— start DATASET EXCERPT —

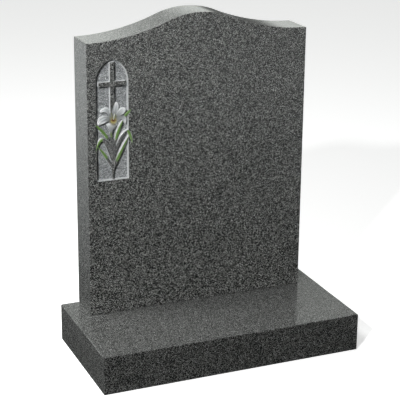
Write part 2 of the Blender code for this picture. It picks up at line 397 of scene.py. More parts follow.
def blank_tablet():
    bm = upright_block(ogee_outline(), STONE_FACE, STONE_BACK, 0.0, STONE_FOOT)
    round_arrises(bm, STONE_ARRIS)
    finish_faces(bm)
    return finished_mesh("tablet", bm, (polished_granite, sawn_granite, honed_granite))


# The panel's floor is left a little uneven by the blast, which also rounds its inner corner.
# Each haunch of the pointed arch is struck from a centre this far past the panel's middle.
PANEL_LIP = 0.0004
FLOOR_CORNER = 0.0016
FLOOR_STEP = 0.0019
FLOOR_WAVES = ((0.0045, 0.00016), (0.0018, 0.00010))
ARCH_STEPS = 22
ARCH_OFFSET = (PANEL_ARCH_RISE ** 2 - PANEL_HALF ** 2) / (2 * PANEL_HALF)


def arch_ring(inset):
    """The panel's outline drawn in by an inset, with the same number of points each time."""
    radius = PANEL_HALF + ARCH_OFFSET - inset
    end = math.acos(ARCH_OFFSET / radius)
    angles = [end * i / ARCH_STEPS for i in range(ARCH_STEPS + 1)]
    haunch = [(-ARCH_OFFSET + radius * math.cos(a), PANEL_JAMB + radius * math.sin(a)) for a in angles]
    right_half = [(0.0, inset), (PANEL_HALF - inset, inset)] + haunch
    return right_half + [(-x, z) for x, z in reversed(right_half[1:-1])]


def inside_panel(x, z, inset):
    if z < PANEL_JAMB:
        return abs(x) < PANEL_HALF - inset and z > inset
    return math.hypot(abs(x) + ARCH_OFFSET, z - PANEL_JAMB) < PANEL_HALF + ARCH_OFFSET - inset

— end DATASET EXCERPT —

→ **PROBLEM**
Write the material out exactly, with nothing left out.

→ **FULL OUTPUT**
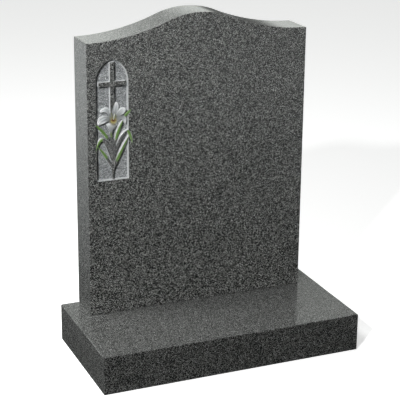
Write part 2 of the Blender code for this picture. It picks up at line 397 of scene.py. More parts follow.
def blank_tablet():
    bm = upright_block(ogee_outline(), STONE_FACE, STONE_BACK, 0.0, STONE_FOOT)
    round_arrises(bm, STONE_ARRIS)
    finish_faces(bm)
    return finished_mesh("tablet", bm, (polished_granite, sawn_granite, honed_granite))


# The panel's floor is left a little uneven by the blast, which also rounds its inner corner.
# Each haunch of the pointed arch is struck from a centre this far past the panel's middle.
PANEL_LIP = 0.0004
FLOOR_CORNER = 0.0016
FLOOR_STEP = 0.0019
FLOOR_WAVES = ((0.0045, 0.00016), (0.0018, 0.00010))
ARCH_STEPS = 22
ARCH_OFFSET = (PANEL_ARCH_RISE ** 2 - PANEL_HALF ** 2) / (2 * PANEL_HALF)


def arch_ring(inset):
    """The panel's outline drawn in by an inset, with the same number of points each time."""
    radius = PANEL_HALF + ARCH_OFFSET - inset
    end = math.acos(ARCH_OFFSET / radius)
    angles = [end * i / ARCH_STEPS for i in range(ARCH_STEPS + 1)]
    haunch = [(-ARCH_OFFSET + radius * math.cos(a), PANEL_JAMB + radius * math.sin(a)) for a in angles]
    right_half = [(0.0, inset), (PANEL_HALF - inset, inset)] + haunch
    return right_half + [(-x, z) for x, z in reversed(right_half[1:-1])]


def inside_panel(x, z, inset):
    if z < PANEL_JAMB:
        return abs(x) < PANEL_HALF - inset and z > inset
    return math.hypot(abs(x) + ARCH_OFFSET, z - PANEL_JAMB) < PANEL_HALF + ARCH_OFFSET - inset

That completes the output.